Electing not to teach a book is not the same thing as banning it.

I have been thinking about this book for a little while. I haven’t read it in years, but it kept cropping up in discussions online. This seems to be the book that teachers, especially White teachers, really get upset about when someone suggests maybe we move on and teach something else.

If you have to teach it, you really need to interrogate it. The Black characters in the book are props for White children to learn about racism. They are not centered. They are silenced. We can do better. If someone is making you teach it, share your concerns. Open a conversation. And definitely disrupt it (thanks #DisruptTexts!)

Think about your purpose. If you are teaching TKAM in order to teach about racism, this book is not helping you reach that goal. In fact, it’s getting in your way.

I have been recommending Bryan Stevenson’s Just Mercy instead. Bryan Stevenson is actually a real lawyer doing some amazing work. If you’re teaching TKAM to middle schoolers, then you might see if the version for young people suits your student population better.

There are so many options before you! What about Angie Thomas’s The Hate U Give? Samira Ahmed’s Internment? Jason Reynolds’s books? Ibi Zoboi’s books? We have so many options, and if our goal in teaching a book is to discuss a text about racism, we need to center the voices of people who actually have experienced it.

This post is part of the 21-Day Racial Equity Habit Building Challenge ©.

What Harper Lee Means to Me

to kill a mockingbird photo
Photo by Bruna Ferrara;

I wonder if I would be an English teacher if not for To Kill a Mockingbird. I first encountered the film when I was in 6th grade, and my teachers showed it to us as part of a reward—I forget exactly for what. Two years later, I found a paperback copy of the book in my English teacher’s classroom. She used to have one of those spinning book racks like you see sometimes in the library or in some bookstores. I took the book off the rack and probably read the blurbs on the cover. I don’t remember. I do remember opening it up to the first page and reading

When he was nearly thirteen, my brother Jem got his arm badly broken at the elbow. When it healed, and Jem’s fears of never being able to play football were assuaged, he was seldom self-conscious about his injury. His left arm was somewhat shorter than his right; when he stood or walked, the back of his hand was at right angles to his body, his thumb parallel to his thigh. He couldn’t have cared less, so long as he could pass and punt.

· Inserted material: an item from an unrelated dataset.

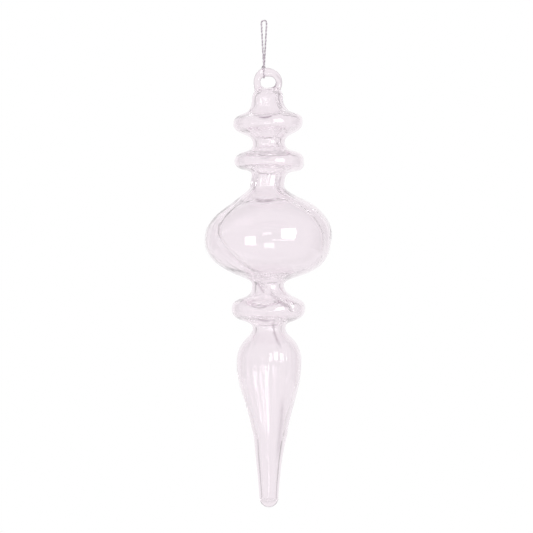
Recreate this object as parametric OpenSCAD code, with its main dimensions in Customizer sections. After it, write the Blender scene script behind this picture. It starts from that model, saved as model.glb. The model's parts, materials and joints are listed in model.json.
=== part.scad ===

The passage grabbed me. I turned to see Mrs. Hoy standing next to me, excited look on her face, rocking back and forth on her heels as usual. “Do you want to borrow that book?” She asked me this question a bit too eagerly, and it made me suspicious, so I put the book back and said, “No.”

Actually, I am not totally sure that I put the book on Mrs. Hoy’s rack together with the film I had seen two years before.

Three years later, I was in Mrs. Keener’s American literature class. I was a junior. In all of high school, I can’t recall having liked anything I read for English class up to that point. I don’t actually remember reading anything in English class in tenth grade at all. I remember sitting at my desk doing grammar exercises out of Warriner’s while my teacher sat at hers. It was a miserable class. Until I landed in Mrs. Keener’s class, I hated English class for the most part. I hadn’t really had a good English teacher since middle school. I loved to read, and I loved to write. Something is wrong when a student who loves to read and write can’t enjoy English.

Mrs. Keener assigned To Kill a Mockingbird. I think it might have been the first novel I read in her class. I had moved to Georgia in February, and the class was in the middle of a research paper. I needed to come up with a topic quickly, and I think we read To Kill a Mockingbird after finishing the research paper, but I admit I don’t recall for certain. We were assigned a number of pages to read each night. I remember reading ahead. I remember being well ahead of where I was required to be. Mrs. Keener opened all our classes with journaling and allowed us to read silently in class. For me, these were the best times of the day. I loved her class, and I loved her. In some ways, I think that it started, really, with that book. I fell in love with To Kill a Mockingbird.

And so, when I entered college, after having entertained the idea of being a French teacher (I always knew I wanted to teach, but what I wanted to teach took me longer to figure out), I wanted to be like Mrs. Keener. I wanted to teach English. The first novel I taught my students in my first year of teaching was To Kill a Mockingbird. The school had no novel sets at all, and when I asked my department chair, she said I could order them. I taught the book many times since.

Nowadays, it has sort of moved down into the middle school, and I think it is probably fine for middle schoolers. Many of my current students read it in middle school and remember it fondly. When we were talking today about Harper Lee’s death, I shared with them how much I disliked English class until Mrs. Keener and this book. In so many ways, I have Mrs. Keener to thank for the fact that I am an English teacher. We have remained friends since I graduated, and she was my own department chair for a while. I owe her a real debt of gratitude because she has always advocated for me and supported me. I know I owe many of my teaching jobs to her recommendation. She was the one who finally put that book in my hand and made me love English class, and I always think of her whenever I read or teach anything she taught me in high school. I wonder sometimes if I don’t also owe Harper Lee a debt of gratitude  because as much as I wanted to be Mrs. Keener, I also wanted to put books like that in the hands of my students, and maybe they could feel the way I felt when I read it. Watching kids fall in love with a book is one of the best things about my job. Maybe if I hadn’t fallen in love with To Kill a Mockingbird, I wouldn’t be who I am right now.

Rest in peace, Harper Lee, and thank you.